Cervaise, I see you point. But it seems to me the argument you make applies to politicians running for office. Soros is not a politician, and he’s not running for anything. He’s got time, money, and anger to burn. And Hastert is vulnerable here. The narraitve the Republicans are trying to establish is “The Democrats and their supporters are immoral and corrupt,” and Democratic counter-narrative should be “The Republicans are liars.” Dogging Hastert with a slander lawsuit that won’t go away would play right into that, along with the absence of weapons of mass destruction in Iraq and the Swift Boat bullshit. And Soros has very little to lose. If he doesn’t push back at this aggressively, they’ll continue to hit him.

Hastert has responded (it’s NewsMax, I’m so sorry).

Here’s a very modest list of web news outlets reporting on this item: http://news.google.com/news?hl=en&ned=us&q=hastert+soros&btnG=Search+News

Only 8 articles on Google News (search terms “Hastert Soros”) as of right now. Yesterday there were only 3. Where’s that damn Liberal Media, anyway?

Hastert’s response doesn’t make much sense. He says he was talking about advocacy groups promoting drug legalization (actually, he says they promote drug use, but we’ll confine ourselves to one logical fallacy at a time). But this makes no sense. Soros gives money to advocacy groups, not the other way around. How on earth could Soros’ money come from advocacy groups?

True dat.

It would, except that the way our court system works, the moment the lawsuit is filed, it disappears into the black hole of legal maneuvering, about which neither party can talk publicly when the judge imposes the inevitable gag order, until such time as either a trial is held or a settlement is reached, which result will take a minimum of six months and probably more like two years.

I agree completely. But the sad fact is, if he wants to push back using means that will have any sort of impact on the election just two short months away, a lawsuit, unfortunately, is not the way to go.

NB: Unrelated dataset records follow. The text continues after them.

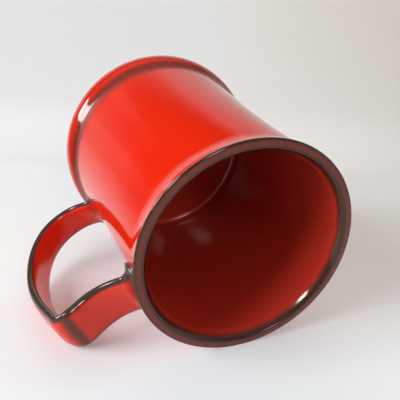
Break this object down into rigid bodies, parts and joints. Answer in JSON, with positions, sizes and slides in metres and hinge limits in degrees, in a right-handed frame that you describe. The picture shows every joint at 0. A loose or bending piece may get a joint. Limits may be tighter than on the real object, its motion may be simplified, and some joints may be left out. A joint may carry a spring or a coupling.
{
  "type": "tankard mug",
  "caption": "Glazed porcelain tankard mug with a flanged foot, a waisted wall, a flared lip and a strap handle with a thumb corner.",
  "frame": {"origin": "middle of the footprint of the whole outline, on the plane that the foot ring stands on", "axes": "+Z along the mug's axis, up and out of the mouth; +X from the mug's axis towards the handle; +Y completes the set"},
  "size_m": [0.1242, 0.0938, 0.109],
  "materials": {
    "body_glaze": "gloss",
    "handle_glaze": "gloss",
    "fillet_glaze": "gloss"
  },
  "bodies": {
    "root": {"cup_body": "body_glaze", "handle": "handle_glaze", "slip_fillet_rim": "fillet_glaze", "slip_fillet_foot": "fillet_glaze"}
  },
  "joints": []
}
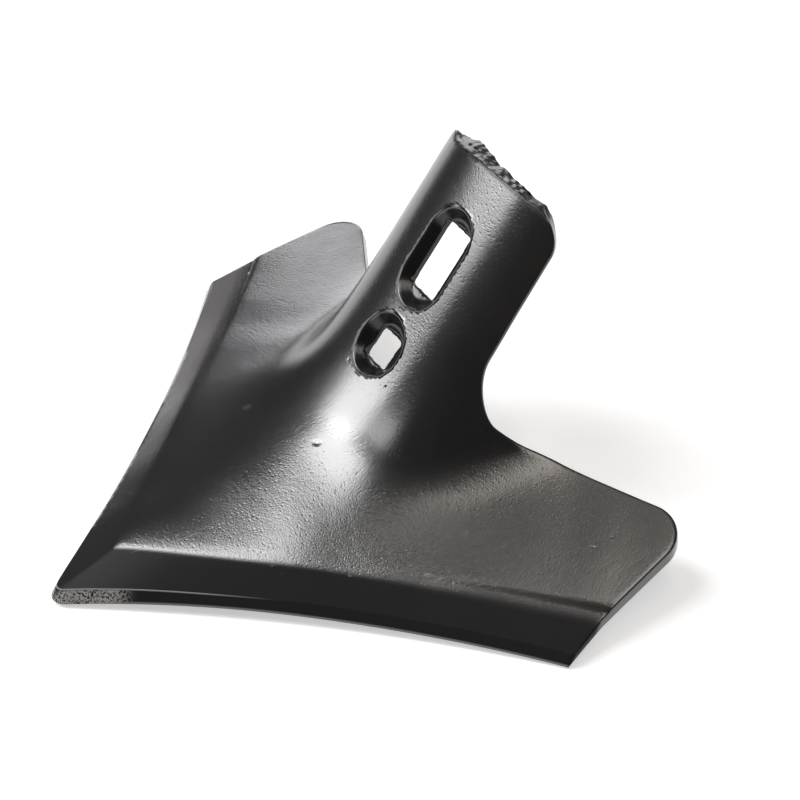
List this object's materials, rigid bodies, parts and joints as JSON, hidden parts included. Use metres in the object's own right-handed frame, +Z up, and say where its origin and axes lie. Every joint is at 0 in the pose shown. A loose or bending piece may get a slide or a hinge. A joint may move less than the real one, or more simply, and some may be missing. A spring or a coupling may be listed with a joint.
{
  "type": "duckfoot sweep",
  "caption": "Swept V-shaped soil blade pressed from one plate, with a raised stem that carries a countersunk bolt hole and a countersunk slot.",
  "frame": {"origin": "bottom centre of the bounding box, on the ground plane the cutting edges lie on", "axes": "+Z up, +X towards the right wing, -Y the way the point looks and the blade travels"},
  "size_m": [0.1826, 0.1354, 0.0751],
  "materials": {
    "black_paint": "semi-gloss"
  },
  "bodies": {
    "root": {"duckfoot_sweep": "black_paint"}
  },
  "joints": []
}
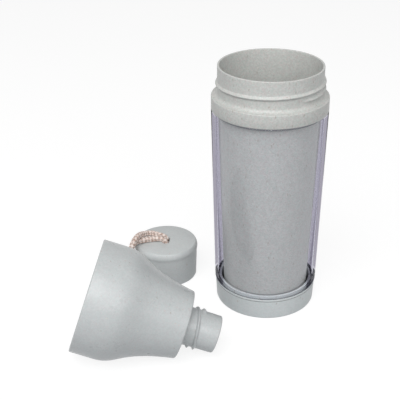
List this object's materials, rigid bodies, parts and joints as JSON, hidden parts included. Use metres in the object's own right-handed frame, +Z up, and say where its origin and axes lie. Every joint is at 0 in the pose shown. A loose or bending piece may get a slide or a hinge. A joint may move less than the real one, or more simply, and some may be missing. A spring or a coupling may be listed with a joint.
{
  "type": "double wall bottle",
  "caption": "Drinking bottle with an inner cup in a clear tapered outer wall, shown apart: open body, screw-on waisted pouring shoulder, and screw cap with a carry cord.",
  "frame": {"origin": "middle of the body's flat underside, on the surface that it stands on", "axes": "+Z up along the body's axis; the front of the layout faces -Y; the shoulder's axis lies in a plane of constant Y, its spout towards +X"},
  "size_m": [0.1589, 0.1524, 0.1657],
  "materials": {
    "liner_fibre": "satin, fine fibre specks",
    "clear_wall": "clear, smooth, faint lilac at its edges",
    "base_fibre": "satin, fine fibre specks",
    "lid_fibre": "satin, fine fibre specks",
    "soft_seal": "matte, translucent white",
    "cord": "braided, matte"
  },
  "bodies": {
    "bottle": {"liner": "liner_fibre", "collar_seal": "soft_seal", "outer_shell": "clear_wall", "base_cap": "base_fibre", "base_seal": "soft_seal"},
    "gasket": {"shoulder_gasket": "soft_seal"},
    "shoulder": {"shoulder": "lid_fibre"},
    "seal": {"cap_seal": "soft_seal"},
    "cap": {"cap_shell": "lid_fibre", "cap_insert": "liner_fibre", "loop_knot": "cord", "carry_loop": "cord"}
  },
  "joints": [
    {"name": "shoulder_lift", "type": "slide", "parent": "bottle", "child": "gasket", "axis": [0, 0, 1], "range_m": [0, 0.2]},
    {"name": "shoulder_turn", "type": "hinge", "parent": "gasket", "child": "shoulder", "pos_m": [-0.1107, -0.0706, 0.0406], "axis": [0.9469, 0, -0.3216], "range_deg": [-125, 125]},
    {"name": "cap_lift", "type": "slide", "parent": "bottle", "child": "seal", "axis": [0, 0, 1], "range_m": [0, 0.2]},
    {"name": "cap_turn", "type": "hinge", "parent": "seal", "child": "cap", "pos_m": [-0.0709, 0.0235, 0], "axis": [0, 0, 1], "range_deg": [-115, 115]}
  ]
}
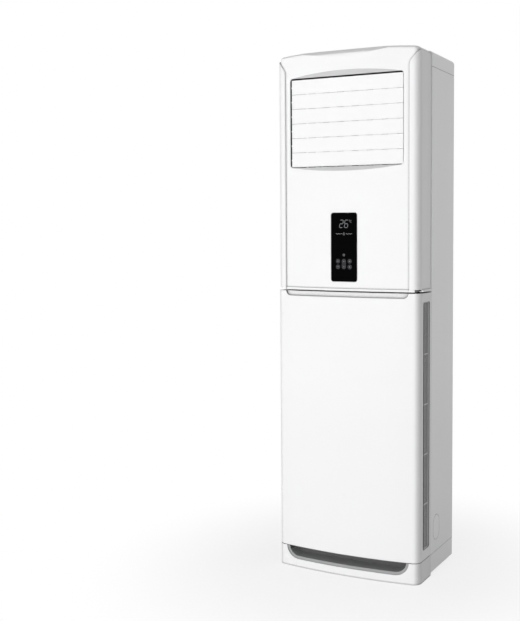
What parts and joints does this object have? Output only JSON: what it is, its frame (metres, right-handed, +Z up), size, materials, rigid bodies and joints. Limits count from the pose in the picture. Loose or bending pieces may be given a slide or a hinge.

And really, given your “nothing to lose” observation, there’s really no compelling reason he has to push back that hard, anyway. He’s a money guy behind the scenes. The Democrats have gotten zero traction hitting the same people on the right, like Scaife. There’s no reason to think Hastert’s attack will have any more effect than that, and really, if Soros can make himself a lightning rod, that means less attack dogs throwing the actually sticky mud at Kerry and Edwards. Not sure I see a downside here.